### Required work
Copy, without any alteration, the lines from the one that includes "doc.recompute()" up to and including the one that includes "# mesh helpers".

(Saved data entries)
▶

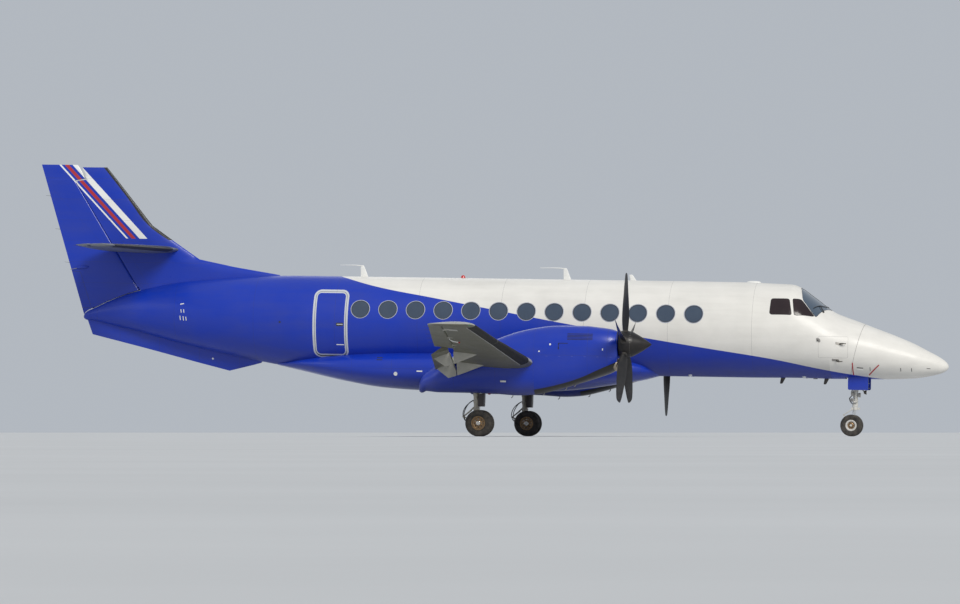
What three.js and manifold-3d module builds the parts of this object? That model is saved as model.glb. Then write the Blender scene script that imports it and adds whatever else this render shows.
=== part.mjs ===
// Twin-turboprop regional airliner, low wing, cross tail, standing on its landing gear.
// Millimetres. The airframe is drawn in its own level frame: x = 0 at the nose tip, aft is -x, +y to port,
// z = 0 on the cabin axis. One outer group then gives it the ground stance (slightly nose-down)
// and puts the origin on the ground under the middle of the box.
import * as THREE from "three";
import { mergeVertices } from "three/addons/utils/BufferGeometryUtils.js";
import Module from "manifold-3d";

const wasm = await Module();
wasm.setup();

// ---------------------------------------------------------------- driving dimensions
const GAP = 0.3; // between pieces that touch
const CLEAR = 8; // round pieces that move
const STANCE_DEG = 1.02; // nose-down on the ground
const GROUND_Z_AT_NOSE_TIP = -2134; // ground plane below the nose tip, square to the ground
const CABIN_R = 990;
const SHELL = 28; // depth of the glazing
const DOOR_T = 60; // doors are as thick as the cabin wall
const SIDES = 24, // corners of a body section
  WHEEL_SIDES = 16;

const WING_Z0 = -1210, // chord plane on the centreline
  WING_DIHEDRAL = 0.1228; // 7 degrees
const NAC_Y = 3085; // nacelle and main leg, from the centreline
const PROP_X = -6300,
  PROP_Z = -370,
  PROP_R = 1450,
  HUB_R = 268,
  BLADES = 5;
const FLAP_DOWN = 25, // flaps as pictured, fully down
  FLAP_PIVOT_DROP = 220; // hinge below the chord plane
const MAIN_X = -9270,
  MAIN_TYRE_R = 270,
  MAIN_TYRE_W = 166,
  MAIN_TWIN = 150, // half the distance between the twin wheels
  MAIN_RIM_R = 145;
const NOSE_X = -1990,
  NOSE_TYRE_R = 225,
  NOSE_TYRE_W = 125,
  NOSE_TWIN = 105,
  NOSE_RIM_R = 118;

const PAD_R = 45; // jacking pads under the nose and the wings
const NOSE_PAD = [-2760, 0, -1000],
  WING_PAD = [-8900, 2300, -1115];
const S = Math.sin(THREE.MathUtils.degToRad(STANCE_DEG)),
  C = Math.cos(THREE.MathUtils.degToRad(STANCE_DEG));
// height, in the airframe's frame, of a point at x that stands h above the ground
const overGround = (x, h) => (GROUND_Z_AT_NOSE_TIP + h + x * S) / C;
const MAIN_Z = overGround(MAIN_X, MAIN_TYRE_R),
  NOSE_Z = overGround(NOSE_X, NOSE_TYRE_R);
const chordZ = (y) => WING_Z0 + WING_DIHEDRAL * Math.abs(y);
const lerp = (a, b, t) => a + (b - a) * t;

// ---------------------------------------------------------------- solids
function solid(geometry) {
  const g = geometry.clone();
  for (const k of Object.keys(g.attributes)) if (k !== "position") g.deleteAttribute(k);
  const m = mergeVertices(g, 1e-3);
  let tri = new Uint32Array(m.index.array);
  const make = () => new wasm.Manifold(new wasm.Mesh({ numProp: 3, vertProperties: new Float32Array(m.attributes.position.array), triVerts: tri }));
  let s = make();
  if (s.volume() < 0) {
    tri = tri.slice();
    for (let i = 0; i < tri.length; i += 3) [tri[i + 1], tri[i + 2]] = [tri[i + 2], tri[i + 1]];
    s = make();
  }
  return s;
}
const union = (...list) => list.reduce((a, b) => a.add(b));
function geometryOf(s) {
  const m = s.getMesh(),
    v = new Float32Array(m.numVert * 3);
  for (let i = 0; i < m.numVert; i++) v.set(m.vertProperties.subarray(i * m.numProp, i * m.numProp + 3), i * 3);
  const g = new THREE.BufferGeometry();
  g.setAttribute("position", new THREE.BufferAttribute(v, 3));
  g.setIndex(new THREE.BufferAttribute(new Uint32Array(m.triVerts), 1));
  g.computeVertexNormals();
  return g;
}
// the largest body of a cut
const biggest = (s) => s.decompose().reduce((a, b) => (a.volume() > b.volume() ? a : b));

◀
▶

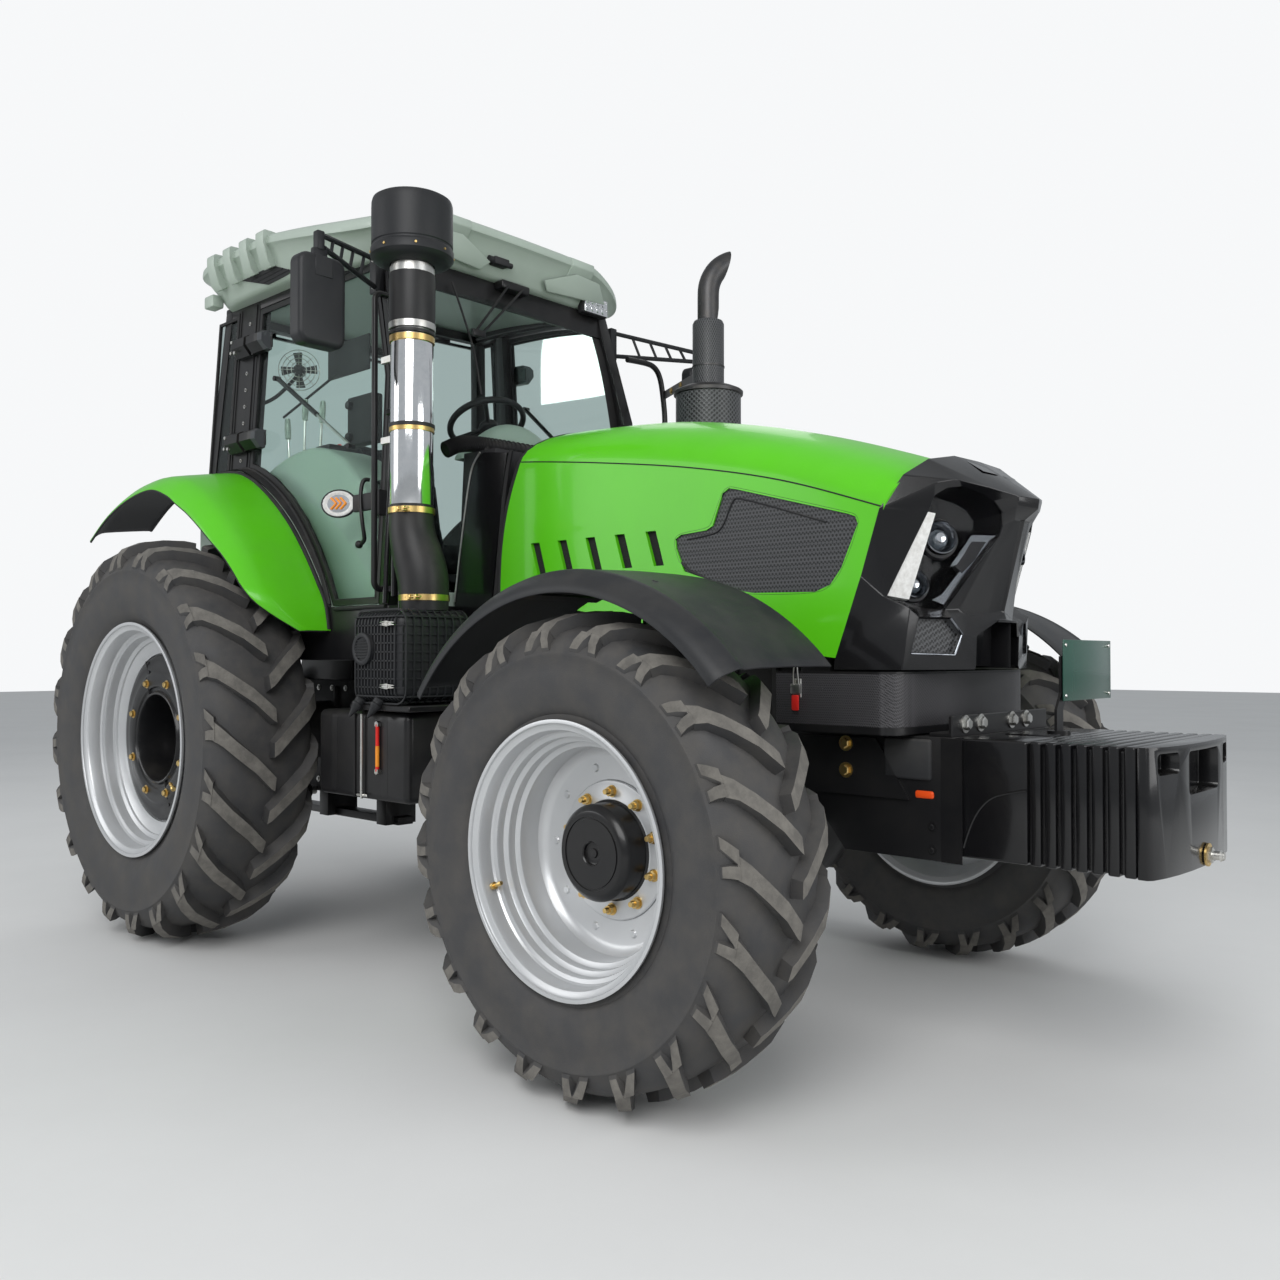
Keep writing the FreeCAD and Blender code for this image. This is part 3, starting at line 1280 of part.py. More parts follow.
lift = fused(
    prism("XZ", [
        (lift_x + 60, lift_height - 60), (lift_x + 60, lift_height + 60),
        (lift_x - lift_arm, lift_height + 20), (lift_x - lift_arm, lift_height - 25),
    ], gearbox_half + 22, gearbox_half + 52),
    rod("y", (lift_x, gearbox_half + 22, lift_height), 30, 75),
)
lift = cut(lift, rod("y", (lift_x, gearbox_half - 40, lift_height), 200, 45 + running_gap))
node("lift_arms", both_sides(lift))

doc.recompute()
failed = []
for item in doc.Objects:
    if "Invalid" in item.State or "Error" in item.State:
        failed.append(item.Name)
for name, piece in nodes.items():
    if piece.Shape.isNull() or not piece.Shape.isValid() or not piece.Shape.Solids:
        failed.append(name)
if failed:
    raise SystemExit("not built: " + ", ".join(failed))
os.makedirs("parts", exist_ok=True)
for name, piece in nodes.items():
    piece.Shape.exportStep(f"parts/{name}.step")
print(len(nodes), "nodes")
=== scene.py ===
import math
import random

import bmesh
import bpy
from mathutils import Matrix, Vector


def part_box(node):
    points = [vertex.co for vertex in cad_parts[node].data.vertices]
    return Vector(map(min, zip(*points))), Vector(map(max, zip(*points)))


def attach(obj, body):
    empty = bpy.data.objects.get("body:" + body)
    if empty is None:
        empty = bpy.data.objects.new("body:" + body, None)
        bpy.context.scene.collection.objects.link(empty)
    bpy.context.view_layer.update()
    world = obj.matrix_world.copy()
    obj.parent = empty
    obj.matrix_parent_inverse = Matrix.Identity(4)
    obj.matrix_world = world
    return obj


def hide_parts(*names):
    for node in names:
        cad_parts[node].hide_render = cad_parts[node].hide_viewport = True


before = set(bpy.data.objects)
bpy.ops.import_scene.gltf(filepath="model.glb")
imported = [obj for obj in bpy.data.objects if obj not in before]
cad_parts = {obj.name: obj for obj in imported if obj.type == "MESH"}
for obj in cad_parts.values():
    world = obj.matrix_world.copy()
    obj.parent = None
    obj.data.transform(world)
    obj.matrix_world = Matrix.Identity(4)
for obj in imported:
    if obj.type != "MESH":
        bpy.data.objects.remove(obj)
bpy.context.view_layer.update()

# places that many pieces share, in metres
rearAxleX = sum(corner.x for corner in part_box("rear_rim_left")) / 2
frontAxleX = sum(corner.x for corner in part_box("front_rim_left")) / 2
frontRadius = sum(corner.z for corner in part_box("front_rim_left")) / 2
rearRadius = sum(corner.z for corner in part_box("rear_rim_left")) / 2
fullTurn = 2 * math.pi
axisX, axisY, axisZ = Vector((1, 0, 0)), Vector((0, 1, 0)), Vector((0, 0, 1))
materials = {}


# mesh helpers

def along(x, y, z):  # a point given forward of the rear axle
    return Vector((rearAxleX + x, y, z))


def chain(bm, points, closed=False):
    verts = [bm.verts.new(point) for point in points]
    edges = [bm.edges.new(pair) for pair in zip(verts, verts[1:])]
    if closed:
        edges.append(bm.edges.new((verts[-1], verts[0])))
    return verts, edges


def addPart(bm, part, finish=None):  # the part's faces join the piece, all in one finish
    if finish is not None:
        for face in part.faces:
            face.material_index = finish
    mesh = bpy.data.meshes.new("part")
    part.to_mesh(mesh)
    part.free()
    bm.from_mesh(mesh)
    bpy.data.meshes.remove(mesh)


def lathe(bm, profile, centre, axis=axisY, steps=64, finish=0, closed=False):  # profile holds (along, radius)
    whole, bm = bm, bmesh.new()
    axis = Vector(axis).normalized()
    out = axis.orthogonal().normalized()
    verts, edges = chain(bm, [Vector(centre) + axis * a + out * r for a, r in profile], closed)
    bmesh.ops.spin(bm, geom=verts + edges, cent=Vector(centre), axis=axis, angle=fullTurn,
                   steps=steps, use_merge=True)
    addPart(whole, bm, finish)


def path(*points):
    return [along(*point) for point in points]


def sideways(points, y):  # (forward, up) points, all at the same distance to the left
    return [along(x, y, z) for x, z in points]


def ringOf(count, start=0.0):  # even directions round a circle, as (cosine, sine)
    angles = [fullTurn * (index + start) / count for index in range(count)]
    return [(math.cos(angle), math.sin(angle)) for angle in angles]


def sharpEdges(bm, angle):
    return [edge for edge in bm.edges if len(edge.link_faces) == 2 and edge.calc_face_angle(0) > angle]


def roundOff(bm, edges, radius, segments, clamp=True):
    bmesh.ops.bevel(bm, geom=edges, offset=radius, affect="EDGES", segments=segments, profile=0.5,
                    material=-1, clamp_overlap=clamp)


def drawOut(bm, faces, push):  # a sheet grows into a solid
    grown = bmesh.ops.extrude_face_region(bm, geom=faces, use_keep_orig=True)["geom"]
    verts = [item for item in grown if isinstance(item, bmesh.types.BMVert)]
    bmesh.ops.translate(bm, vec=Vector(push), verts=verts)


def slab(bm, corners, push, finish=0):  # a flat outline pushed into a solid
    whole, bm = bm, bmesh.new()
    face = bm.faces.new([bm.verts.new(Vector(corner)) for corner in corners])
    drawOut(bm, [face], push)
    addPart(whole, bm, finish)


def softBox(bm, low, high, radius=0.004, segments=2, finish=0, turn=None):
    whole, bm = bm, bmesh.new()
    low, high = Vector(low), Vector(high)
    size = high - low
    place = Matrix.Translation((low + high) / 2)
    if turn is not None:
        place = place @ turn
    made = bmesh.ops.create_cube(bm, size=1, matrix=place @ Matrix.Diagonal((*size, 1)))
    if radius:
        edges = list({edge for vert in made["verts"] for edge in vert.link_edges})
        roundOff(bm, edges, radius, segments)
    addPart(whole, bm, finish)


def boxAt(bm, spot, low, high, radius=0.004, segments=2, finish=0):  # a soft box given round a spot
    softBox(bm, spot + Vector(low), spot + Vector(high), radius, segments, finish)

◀
▶

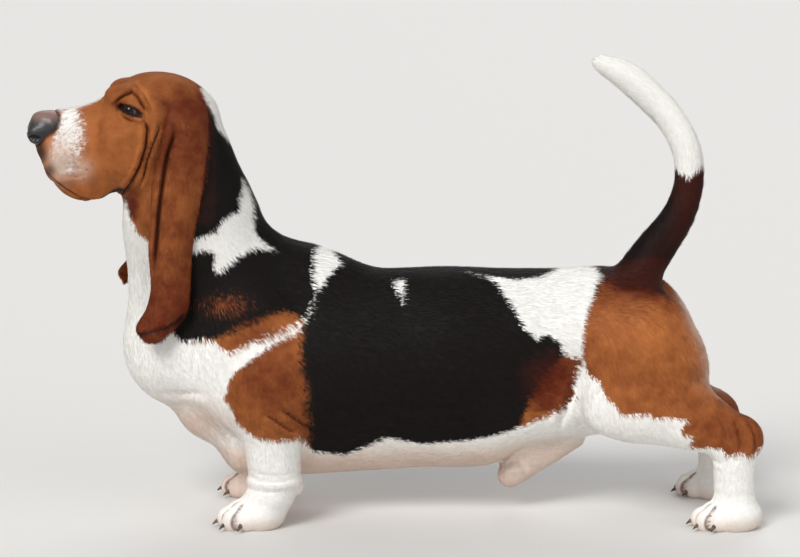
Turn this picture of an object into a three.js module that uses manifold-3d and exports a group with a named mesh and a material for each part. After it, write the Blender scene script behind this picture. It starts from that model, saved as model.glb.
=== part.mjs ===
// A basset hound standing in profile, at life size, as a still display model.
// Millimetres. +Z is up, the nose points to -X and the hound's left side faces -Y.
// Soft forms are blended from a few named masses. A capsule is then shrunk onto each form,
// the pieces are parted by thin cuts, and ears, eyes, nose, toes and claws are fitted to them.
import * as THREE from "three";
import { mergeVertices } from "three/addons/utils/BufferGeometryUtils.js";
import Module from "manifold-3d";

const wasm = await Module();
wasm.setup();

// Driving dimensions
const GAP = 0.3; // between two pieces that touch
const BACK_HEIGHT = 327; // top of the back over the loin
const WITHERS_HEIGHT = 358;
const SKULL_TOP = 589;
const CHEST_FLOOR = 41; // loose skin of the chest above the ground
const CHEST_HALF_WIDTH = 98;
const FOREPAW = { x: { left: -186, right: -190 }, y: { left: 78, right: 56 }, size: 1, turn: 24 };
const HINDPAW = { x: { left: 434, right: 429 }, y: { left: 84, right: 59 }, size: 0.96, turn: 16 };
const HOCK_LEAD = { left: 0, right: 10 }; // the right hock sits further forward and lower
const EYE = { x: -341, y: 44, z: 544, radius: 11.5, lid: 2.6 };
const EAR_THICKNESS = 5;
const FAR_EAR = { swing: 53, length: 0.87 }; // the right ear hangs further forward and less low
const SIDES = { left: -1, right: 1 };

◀

### Answer to this problem
doc.recompute()
failed = []
for item in doc.Objects:
    if "Invalid" in item.State or "Error" in item.State:
        failed.append(item.Name)
for name, piece in nodes.items():
    if piece.Shape.isNull() or not piece.Shape.isValid() or not piece.Shape.Solids:
        failed.append(name)
if failed:
    raise SystemExit("not built: " + ", ".join(failed))
os.makedirs("parts", exist_ok=True)
for name, piece in nodes.items():
    piece.Shape.exportStep(f"parts/{name}.step")
print(len(nodes), "nodes")
=== scene.py ===
import math
import random

import bmesh
import bpy
from mathutils import Matrix, Vector


def part_box(node):
    points = [vertex.co for vertex in cad_parts[node].data.vertices]
    return Vector(map(min, zip(*points))), Vector(map(max, zip(*points)))


def attach(obj, body):
    empty = bpy.data.objects.get("body:" + body)
    if empty is None:
        empty = bpy.data.objects.new("body:" + body, None)
        bpy.context.scene.collection.objects.link(empty)
    bpy.context.view_layer.update()
    world = obj.matrix_world.copy()
    obj.parent = empty
    obj.matrix_parent_inverse = Matrix.Identity(4)
    obj.matrix_world = world
    return obj


def hide_parts(*names):
    for node in names:
        cad_parts[node].hide_render = cad_parts[node].hide_viewport = True


before = set(bpy.data.objects)
bpy.ops.import_scene.gltf(filepath="model.glb")
imported = [obj for obj in bpy.data.objects if obj not in before]
cad_parts = {obj.name: obj for obj in imported if obj.type == "MESH"}
for obj in cad_parts.values():
    world = obj.matrix_world.copy()
    obj.parent = None
    obj.data.transform(world)
    obj.matrix_world = Matrix.Identity(4)
for obj in imported:
    if obj.type != "MESH":
        bpy.data.objects.remove(obj)
bpy.context.view_layer.update()

# places that many pieces share, in metres
rearAxleX = sum(corner.x for corner in part_box("rear_rim_left")) / 2
frontAxleX = sum(corner.x for corner in part_box("front_rim_left")) / 2
frontRadius = sum(corner.z for corner in part_box("front_rim_left")) / 2
rearRadius = sum(corner.z for corner in part_box("rear_rim_left")) / 2
fullTurn = 2 * math.pi
axisX, axisY, axisZ = Vector((1, 0, 0)), Vector((0, 1, 0)), Vector((0, 0, 1))
materials = {}


# mesh helpers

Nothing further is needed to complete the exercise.